Report on Citizen Opinions about Voting and Elections
In April of 2015 and October of 2014, the UMass Lowell Center for Public Opinion completed two separate surveys, each of 1,000 American adults on their attitudes toward voting, elections, felon enfranchisement and campaign finance reform.
The surveys were designed to evaluate the current state of elections in the United States, with the backdrop of the 50th Anniversary of the Voting Rights Act of 1965. Students of a course entitled Survey Research worked in conjunction with Center for Public Opinion faculty members to revise and complete part of the survey and analysis. The survey was then administered by YouGov and fielded in April 2014.
Complete Highlights (pdf)
Topline Document (pdf)
Press Release
Examination of the data reveals three important themes:
- The Voting Rights Act promised to right historical inequities in the availability and exercise of the franchise, people of color in America perceive higher barriers to voting and a greater acceptance of the idea of the universal franchise.

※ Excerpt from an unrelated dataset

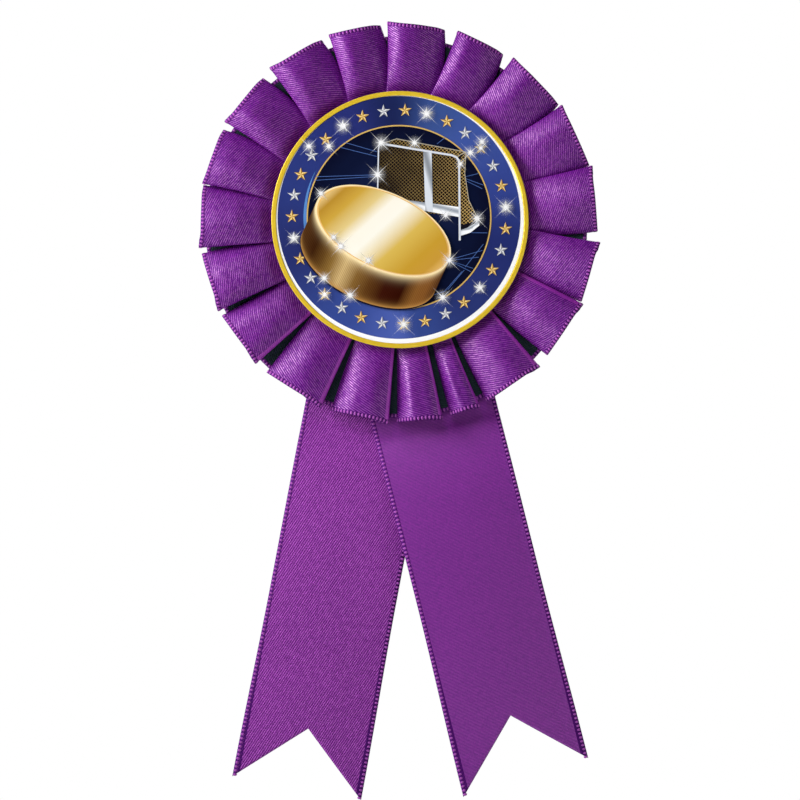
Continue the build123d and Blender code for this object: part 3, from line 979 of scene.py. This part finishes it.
def print_goal():
    """A plain goal: tube frame, hanging net, and a pale board along its foot."""
    net, side_net = net_ink("ink_net", -0.05), net_ink("ink_side_net", 0.28)
    board = shaded_ink("ink_board", srgb(150, 158, 168), srgb(244, 246, 249))
    strap = shaded_ink("ink_strap", srgb(136, 142, 150), srgb(212, 218, 226))
    tube = ink("ink_silver_tube", srgb(214, 218, 226))
    thin = ink("ink_net_cord", srgb(176, 168, 150))
    dark = ink("ink_goal_shade", srgb(16, 16, 26))
    top_left, top_right = (-4.3, 18.5), (13.2, 15.6)
    post_top = (15.1, 13.4)
    back_left, back_right = (-0.6, 19.7), (16.8, 16.4)
    toe = (19.8, -0.4)
    back_edge = [(16.8, 16.4), (16.5, 11.0), (17.5, 4.3), (19.8, -0.4)]
    goal = Print("print_goal", 8)
    goal.use(net)
    goal.slab([top_left, (-5.2, 17.2), (-5.4, 2.0), (15.1, 0.4), post_top, (14.7, 14.9), top_right])
    goal.use(side_net, layers_up=1.5)
    goal.slab([top_left, top_right, (14.7, 14.9), back_right, back_left])
    goal.slab([(15.1, 14.4), (15.1, -3.4), toe] + back_edge[-2::-1])
    goal.use(dark, layers_up=1.5)
    goal.slab([(15.2, -2.0), (15.2, -4.6), (18.6, -2.6), (19.4, -1.0)])
    goal.use(board, layers_up=1.5)
    goal.slab([(2.2, 4.3), (4.4, 2.0), (15.0, 0.1), (15.0, 2.6)], [(-1, 1), (-0.6, -1), (1, -1), (1, 1)])
    goal.slab(
        [(15.4, -4.7), (18.0, -3.8), (20.2, -2.0), (19.9, -0.3), (18.9, -1.6), (17.2, -2.6), (15.4, -3.2)],
        [(-1, -1), (0, -1), (1, -1), (1, 1), (0.6, 1), (0, 1), (-1, 1)],
    )
    goal.use(strap, layers_up=1.5)
    goal.slab([(6.1, 16.5), (6.6, 1.6), (8.5, 1.3), (8.2, 16.2)], [(-1, 1), (-1, -1), (1, -1), (1, 1)])
    goal.use(thin, layers_up=1.5)
    goal.path([top_left, back_left, back_right], 0.2)
    goal.path([back_right, (14.4, 15.2)], 0.2)
    goal.use(thin, layers_up=0.5).path(back_edge, 0.18)
    goal.use(tube, layers_up=1.5)
    goal.path([(-5.45, 2.2), (-5.15, 17.2), (-4.95, 18.0), (-4.3, 18.5)], 0.32)
    goal.use(tube, layers_up=0.2)
    goal.path([(-4.5, 18.5), top_right, (14.4, 15.1), (15.0, 14.3), post_top, (15.25, -5.8)], 0.52)
    goal.finish()


PUCK_CENTRE = np.array([-4.0, -3.35])
PUCK_LONG = 18.2
PUCK_SHORT = 9.6
PUCK_HEIGHT = 8.8
PUCK_TILT = math.radians(-24.5)


def puck_place(turn, drop=0.0, scale=1.0):
    """A place on the puck's rim, at an angle round it and dropped down its side."""
    long_way = np.array([math.cos(PUCK_TILT), math.sin(PUCK_TILT)])
    short_way = np.array([-math.sin(PUCK_TILT), math.cos(PUCK_TILT)])
    rim = scale * (PUCK_LONG * math.cos(turn) * long_way + PUCK_SHORT * math.sin(turn) * short_way)
    return PUCK_CENTRE + rim - drop * short_way


def print_puck():
    """A gold puck: knurled side, bright rim and a face with a broad gleam."""
    top, side = puck_top_ink("ink_puck_top"), puck_side_ink("ink_puck_side")
    rim = ink("ink_puck_rim", srgb(250, 226, 176))
    soft_rim = ink("ink_puck_soft_rim", srgb(228, 182, 104))
    shade = ink("ink_puck_shade", srgb(24, 24, 44))
    puck = Print("print_puck", 22)
    count = 60
    turns = [math.pi + math.pi * i / count for i in range(count + 1)]
    lower = [puck_place(t, PUCK_HEIGHT + 0.4) for t in turns]
    puck.use(shade)
    puck.slab([puck_place(turns[0])] + lower + [puck_place(turns[-1])])
    puck.use(side, layers_up=1.5)
    for a, b in zip(turns, turns[1:]):
        ua, ub = (1 + math.cos(a)) / 2, (1 + math.cos(b)) / 2
        corners = [puck_place(a), puck_place(a, PUCK_HEIGHT), puck_place(b, PUCK_HEIGHT), puck_place(b)]
        puck.slab(corners, [(ua, 1), (ua, 0), (ub, 0), (ub, 1)])
    around = [2 * math.pi * i / 96 for i in range(96)]
    for material, scale in ((rim, 1.0), (soft_rim, 0.972), (top, 0.95)):
        puck.use(material, layers_up=1.5)
        face = [puck_place(t, scale=scale) for t in around]
        gleam = np.array([0.67, -0.74])
        puck.slab(face, [(float(0.5 + (p - PUCK_CENTRE) @ gleam / (2 * PUCK_LONG)), 0.0) for p in face])
    puck.finish()


def print_glints():
    """Small white sparkles: a bright core in a faint halo, two long slanting rays and two short ones."""
    core = fading_ink("ink_core", 1.5, 1.5)
    halo = fading_ink("ink_halo", 0.32, 2.0)
    ray = fading_ink("ink_ray", 0.75, 1.6, ray=True)
    glints = Print("print_glints", 34)
    places = [(star_place(k), 1.0) for k in (1, 7, 15, 28)]
    places += [(star_place(k), 0.75) for k in (4, 11, 19, 22)]
    places += [(np.array(place), size) for place, size in (
        ((-22.6, 17.8), 0.8), ((-17.6, 17.8), 0.75), ((-4.5, 18.7), 1.0), ((-5.4, 10.7), 1.0),
        ((3.9, 18.7), 0.8), ((20.8, 18.9), 0.85), ((17.9, 16.2), 0.85), ((15.4, 13.4), 0.6),
        ((11.7, 0.5), 0.7), ((19.6, -0.3), 0.9), ((-18.8, -15.3), 0.8), ((-12.3, -19.6), 0.9),
        ((-7.7, -10.8), 0.8), ((-14.6, -7.3), 0.9), ((-16.4, -5.0), 0.7), ((12.6, -10.8), 0.9),
        ((11.0, -20.1), 0.9), ((-19.6, 6.0), 0.7),
    )]
    disc = [ring_place(-18 * i, 1.0) for i in range(20)]
    ray_uvs = [(1, 0), (0, -1), (-1, 0), (0, 1)]
    lowest = glints.depth
    for middle, size in places:
        glints.depth = lowest
        for ink_used, reach in ((halo, 2.7), (core, 1.0)):
            glints.use(ink_used, layers_up=0.1)
            glints.slab([middle + reach * size * p for p in disc], disc)
        for turn, reach, width in ((45, 5.0, 0.20), (135, 5.0, 0.20), (0, 2.4, 0.18), (90, 2.4, 0.18)):
            glints.use(ray, layers_up=0.1)
            arm = ring_place(turn, reach * size)
            side = ring_place(turn + 90, width / 2)
            glints.slab([middle + arm, middle - side, middle - arm, middle + side], ray_uvs)
    glints.finish()


# ---- looks of the CAD nodes that stay
def finish_cad_nodes():
    steel = metal("nickel_plate", srgb(206, 203, 196), 0.24)
    staple = metal("staple_wire", srgb(190, 190, 190), 0.3)
    grey_card = card("backing_card", srgb(226, 222, 212))
    white_foam = foam("white_foam", srgb(232, 230, 224))
    looks = {
        "insert_holder": gold_plastic("gold_plastic"),
        "insert_label": ink("gloss_paper", srgb(250, 250, 250), 0.3),
        "backing_disc": grey_card,
        "pleat_core": grey_card,
        "centre_pad": white_foam,
        "pin_pad": white_foam,
        "pleat_stitches": SATIN_EDGE,
        "streamer_staples": staple,
        "pin_bar": steel,
        "pin_rivet": steel,
        "pin_needle": steel,
        "pin_catch": steel,
    }
    for name, material in looks.items():
        node = frame["nodes"][name]
        node.data.materials.clear()
        node.data.materials.append(material)


# ---- floor, light and camera
PICTURE_SPAN = 0.2012
PICTURE_MIDDLE_Z = -0.0453
LENS = 135.0
SENSOR = 36.0


def area_light(name, place, target, size, power, mirrored=True):
    """A soft disc lamp. One that isn't mirrored lights surfaces without showing in their gloss."""
    light = bpy.data.lights.new(name, "AREA")
    light.shape = "DISK"
    light.size = size
    light.energy = power
    lamp = new_object(name, light)
    lamp.visible_glossy = mirrored
    lamp.location = place
    lamp.rotation_mode = "QUATERNION"
    lamp.rotation_quaternion = (Vector(target) - Vector(place)).to_track_quat("-Z", "Y")


def build_stage():
    mesh = bpy.data.meshes.new("floor")
    radius, low, count = 0.7, -0.26, 96
    turns = [2 * math.pi * i / count for i in range(count)]
    rim = [(radius * math.cos(turn), radius * math.sin(turn), low) for turn in turns]
    mesh.from_pydata(rim, [], [tuple(range(count))])
    floor = new_object("floor", mesh)
    n = Nodes("floor_paint")
    n.set(Base_Color=n.mix(n.noise(30.0), srgb(236, 236, 238), srgb(242, 242, 243)), Roughness=0.9)
    mesh.materials.append(n.material)

    world = bpy.data.worlds.new("studio")
    bpy.context.scene.world = world
    world.use_nodes = True
    tree = world.node_tree
    tree.nodes.clear()
    output = tree.nodes.new("ShaderNodeOutputWorld")
    mix = tree.nodes.new("ShaderNodeMixShader")
    path = tree.nodes.new("ShaderNodeLightPath")
    for slot, strength in ((1, 0.06), (2, 1.0)):
        background = tree.nodes.new("ShaderNodeBackground")
        background.inputs["Strength"].default_value = strength
        background.inputs["Color"].default_value = (1, 1, 1, 1)
        tree.links.new(background.outputs[0], mix.inputs[slot])
    tree.links.new(path.outputs["Is Camera Ray"], mix.inputs[0])
    tree.links.new(mix.outputs[0], output.inputs[0])

    aim = (0, 0, -0.02)
    area_light("front", (-0.10, -0.40, 0.25), aim, 0.12, 0.50, mirrored=False)
    area_light("top", (-0.06, -0.30, 0.42), aim, 0.14, 0.23)
    area_light("key", (-0.54, -0.22, 0.16), aim, 0.38, 5.95)
    area_light("fill", (0.50, -0.26, -0.02), aim, 0.20, 0.45)
    area_light("back_soft", (0.5, 0.9, 0.5), aim, 0.6, 5.0)


def build_camera():
    camera = bpy.data.cameras.new("camera")
    camera.lens = LENS
    camera.sensor_width = SENSOR
    camera.clip_start = 0.01
    camera.clip_end = 20
    holder = new_object("camera", camera)
    distance = PICTURE_SPAN * LENS / SENSOR
    holder.location = (0, -distance - HOLDER_BACK * MM, PICTURE_MIDDLE_Z)
    holder.rotation_euler = (math.pi / 2, 0, 0)
    bpy.context.scene.camera = holder
    bpy.context.scene.view_settings.view_transform = "Standard"


build_camera()
build_pleated_ring()
for streamer, facts in STREAMERS.items():
    build_streamer(streamer, facts)
print_grounds()
print_stars()
print_beams()
print_goal()
print_puck()
print_glints()
finish_cad_nodes()
build_stage()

- Voting has become highly politicized. Whether or not the two parties stand to gain anything from laws that make it harder or easier to vote, Republicans generally favor laws that make voting more difficult, while Democrats favor laws that make voting easier.
- Americans hold a variety of sometimes incongruent attitudes toward campaign finance that include a strong belief that money creates a great deal of inequity in the process, but also a large resistance to allowing the government to solve this problem through many legal sanctions or publicly funded campaigns.